Giuliani is named 'Time' Person of the Year
Rudolph Giuliani, the outgoing Mayor of New York who rallied his city after the calamitous events of 11 September, was named Time magazine's Person of the Year yesterday.
He won the accolade – which has attracted much media attention in recent years – over Osama bin Laden, who was rejected for fear that it gave him too much credit, and President Bush, who won last year.
In its end-of-year edition today, Time said it had honoured Mr Giuliani "for having more faith in us than we had in ourselves, for being brave when required and rude where appropriate and tender without being trite, for not sleeping and not quitting and not shrinking from the pain all around him".

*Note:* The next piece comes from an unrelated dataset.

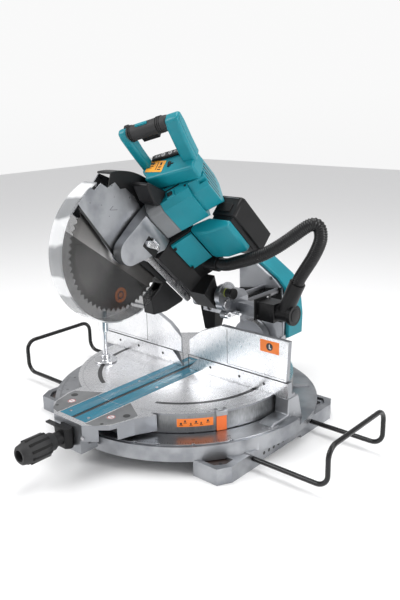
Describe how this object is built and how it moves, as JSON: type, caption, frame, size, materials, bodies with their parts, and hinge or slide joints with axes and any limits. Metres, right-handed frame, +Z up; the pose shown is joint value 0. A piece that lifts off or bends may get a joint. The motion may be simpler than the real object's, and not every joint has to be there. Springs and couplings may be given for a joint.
{
  "type": "slide compound mitre saw",
  "caption": "Cordless slide compound mitre saw on its own base: mitre turntable, tilting arm on twin slide rods, chopping head with guards, vise, hose and work holders.",
  "frame": {"origin": "on the ground, on the turntable axis, midway between the four bench bolt holes", "axes": "+X to the right of the operator, +Y to the back, +Z up; the fence face is the plane Y = 0"},
  "size_m": [1.112, 0.9844, 0.8327],
  "materials": {
    "cast_silver": "satin cast",
    "table_silver": "machined",
    "scale_steel": null,
    "steel": "bright",
    "chrome": "polished",
    "dark_steel": "ground",
    "black_rod": "semi-gloss black",
    "black_cast": "textured black",
    "teal_plastic": "satin moulded",
    "grey_band": "satin moulded",
    "black_plastic": "fine texture",
    "black_rubber": "soft grip",
    "hose_rubber": "corrugated",
    "board_blue": "satin",
    "orange_plastic": "gloss",
    "clear_plastic": "clear, smoked rim",
    "blade_steel": "ground with tipped teeth"
  },
  "bodies": {
    "base": {"base_casting": "cast_silver", "scale_plate": "scale_steel", "centre_bolt": "steel", "fence_lower": "table_silver", "fence_bolts": "steel", "vise_post": "chrome"},
    "turntable": {"turntable": "table_silver", "kerf_board_left": "board_blue", "kerf_board_right": "board_blue", "kerf_screws": "steel", "mitre_pointer": "orange_plastic", "lock_neck": "black_cast"},
    "arm": {"arm_casting": "cast_silver", "arm_cover": "teal_plastic", "arm_face": "black_plastic", "slide_rods": "dark_steel", "bevel_shaft": "steel"},
    "carriage": {"carriage": "cast_silver", "dust_duct": "black_plastic", "pivot_pin": "steel", "return_spring": "steel", "dust_elbow": "black_plastic", "elbow_cap": "black_plastic", "arc_cover": "scale_steel", "dust_hose": "hose_rubber"},
    "head": {"gear_housing": "cast_silver", "head_arm": "black_cast", "side_cover": "teal_plastic", "upper_guard": "black_cast", "guard_cover": "cast_silver", "motor_housing": "teal_plastic", "motor_band": "grey_band", "motor_cap": "teal_plastic", "handle_body": "teal_plastic", "handle_grip": "black_rubber", "led_wing": "black_plastic", "battery_mount": "teal_plastic", "dust_nozzle": "black_plastic"},
    "lower guard": {"lower_guard": "clear_plastic"},
    "guard link": {"guard_link": "steel"},
    "blade": {"saw_blade": "blade_steel", "spindle": "steel"},
    "rotor": {"motor_rotor": "dark_steel"},
    "trigger": {"trigger": "black_plastic"},
    "lock-off": {"lock_off": "teal_plastic"},
    "battery": {"battery": "black_plastic"},
    "mitre lock grip": {"lock_grip": "black_rubber"},
    "detent lever": {"detent_lever": "black_plastic"},
    "bevel lever": {"bevel_lever": "black_plastic"},
    "slide knob": {"slide_knob": "black_plastic"},
    "stop lever": {"stop_lever": "chrome"},
    "upper fence left": {"fence_upper_left": "table_silver"},
    "upper fence right": {"fence_upper_right": "table_silver"},
    "fence knob left": {"fence_knob_left": "black_plastic"},
    "fence knob right": {"fence_knob_right": "black_plastic"},
    "holder left": {"holder_left": "black_rod"},
    "holder right": {"holder_right": "black_rod"},
    "vise arm": {"vise_arm": "chrome"},
    "vise screw": {"vise_screw": "chrome", "vise_pad": "chrome"}
  },
  "joints": [
    {"name": "mitre", "type": "hinge", "parent": "base", "child": "turntable", "pos_m": [0, 0, 0.08], "axis": [0, 0, 1], "range_deg": [-60, 60]},
    {"name": "bevel", "type": "hinge", "parent": "turntable", "child": "arm", "pos_m": [0, 0.3, 0.13], "axis": [0, 1, 0], "range_deg": [-35, 22]},
    {"name": "head_slide", "type": "slide", "parent": "arm", "child": "carriage", "axis": [0, -1, 0], "range_m": [-0.15, 0]},
    {"name": "chop", "type": "hinge", "parent": "carriage", "child": "head", "pos_m": [0.054, 0.044, 0.324], "axis": [1, 0, 0], "range_deg": [0, 43.7], "stiffness_Nm_per_rad": 24, "springref_deg": -97.4, "deforming": ["dust_hose"]},
    {"name": "guard_turn", "type": "hinge", "parent": "head", "child": "lower guard", "pos_m": [0, -0.22683, 0.50811], "axis": [1, 0, 0], "range_deg": [-116, 0]},
    {"name": "guard_link_turn", "type": "hinge", "parent": "head", "child": "guard link", "pos_m": [0.015, -0.15136, 0.51761], "axis": [1, 0, 0], "range_deg": [0, 5]},
    {"name": "blade_spin", "type": "hinge", "parent": "head", "child": "blade", "pos_m": [0, -0.22683, 0.50811], "axis": [1, 0, 0], "continuous": true},
    {"name": "rotor_spin", "type": "hinge", "parent": "head", "child": "rotor", "pos_m": [0.011, -0.10681, 0.58015], "axis": [0.7431, 0.4623, 0.4838], "continuous": true},
    {"name": "trigger_pull", "type": "slide", "parent": "head", "child": "trigger", "axis": [0, -0.723, 0.6909], "range_m": [0, 0.004], "stiffness_N_per_m": 600, "springref_m": -0.003},
    {"name": "lock_off_push", "type": "slide", "parent": "head", "child": "lock-off", "axis": [0.9336, 0.2476, 0.2591], "range_m": [0, 0.01], "stiffness_N_per_m": 200, "springref_m": -0.004},
    {"name": "battery_slide", "type": "slide", "parent": "head", "child": "battery", "axis": [0, 0.723, -0.6909], "range_m": [0, 0.06]},
    {"name": "lock_grip_turn", "type": "hinge", "parent": "turntable", "child": "mitre lock grip", "pos_m": [0, -0.5, 0.092], "axis": [0, 1, 0], "range_deg": [0, 90]},
    {"name": "detent_press", "type": "hinge", "parent": "turntable", "child": "detent lever", "pos_m": [-0.018, -0.432, 0.112], "axis": [0, 1, 0], "range_deg": [-12, 0], "stiffness_Nm_per_rad": 0.4, "springref_deg": 11.46},
    {"name": "bevel_lever_turn", "type": "hinge", "parent": "arm", "child": "bevel lever", "pos_m": [0, 0.4, 0.13], "axis": [0, 1, 0], "range_deg": [-30, 30]},
    {"name": "slide_knob_turn", "type": "hinge", "parent": "carriage", "child": "slide knob", "pos_m": [0.12, 0.042, 0.358], "axis": [1, 0, 0], "range_deg": [0, 180]},
    {"name": "stop_lever_turn", "type": "hinge", "parent": "carriage", "child": "stop lever", "pos_m": [0.117, 0.046, 0.294], "axis": [1, 0, 0], "range_deg": [0, 20]},
    {"name": "fence_left_slide", "type": "slide", "parent": "base", "child": "upper fence left", "axis": [-1, 0, 0], "range_m": [0, 0.23]},
    {"name": "fence_right_slide", "type": "slide", "parent": "base", "child": "upper fence right", "axis": [1, 0, 0], "range_m": [0, 0.23]},
    {"name": "fence_knob_left_turn", "type": "hinge", "parent": "base", "child": "fence knob left", "pos_m": [-0.3, 0.03, 0.156], "axis": [0, 1, 0], "range_deg": [-60, 0]},
    {"name": "fence_knob_right_turn", "type": "hinge", "parent": "base", "child": "fence knob right", "pos_m": [0.3, 0.03, 0.156], "axis": [0, 1, 0], "range_deg": [0, 60]},
    {"name": "holder_left_slide", "type": "slide", "parent": "base", "child": "holder left", "axis": [-1, 0, 0], "range_m": [-0.09, 0.05]},
    {"name": "holder_right_slide", "type": "slide", "parent": "base", "child": "holder right", "axis": [1, 0, 0], "range_m": [-0.09, 0.05]},
    {"name": "vise_swing", "type": "hinge", "parent": "base", "child": "vise arm", "pos_m": [-0.27, 0.045, 0.29], "axis": [0, 0, -1], "range_deg": [0, 55]},
    {"name": "vise_screw_lift", "type": "slide", "parent": "vise arm", "child": "vise screw", "axis": [0, 0, 1], "range_m": [0, 0.04]}
  ],
  "couplings": [
    {"joint": "guard_turn", "follows": "chop", "ratio": -2.63},
    {"joint": "guard_link_turn", "follows": "chop", "ratio": 0.1},
    {"joint": "rotor_spin", "follows": "blade_spin", "ratio": 6}
  ]
}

Mr Giuliani's response to the destruction of the World Trade Centre also won him an honorary knighthood from the Queen in October, and he is likely to seek another high-profile office when he ceases to be Mayor on New Year's Eve.
But the situation has not allowed much room for self-congratulation. Mr Giuliani told BBC television this weekend: "I anticipate another attack and try as much as I can to figure out what it will be, where it will be, are we prepared for it, are we doing all the things that we can do to prepare for it.''
Time editors said they spent long hours debating whether to name Mr bin Laden Person of the Year – a title bestowed according to the influence someone has had over Americans' lives, for good or ill.
But the managing editor, Jim Kelly, said: "He is not a larger-than-life figure with broad historical sweep .... He is smaller than life, a garden-variety terrorist whose evil plan succeeded beyond his highest hopes."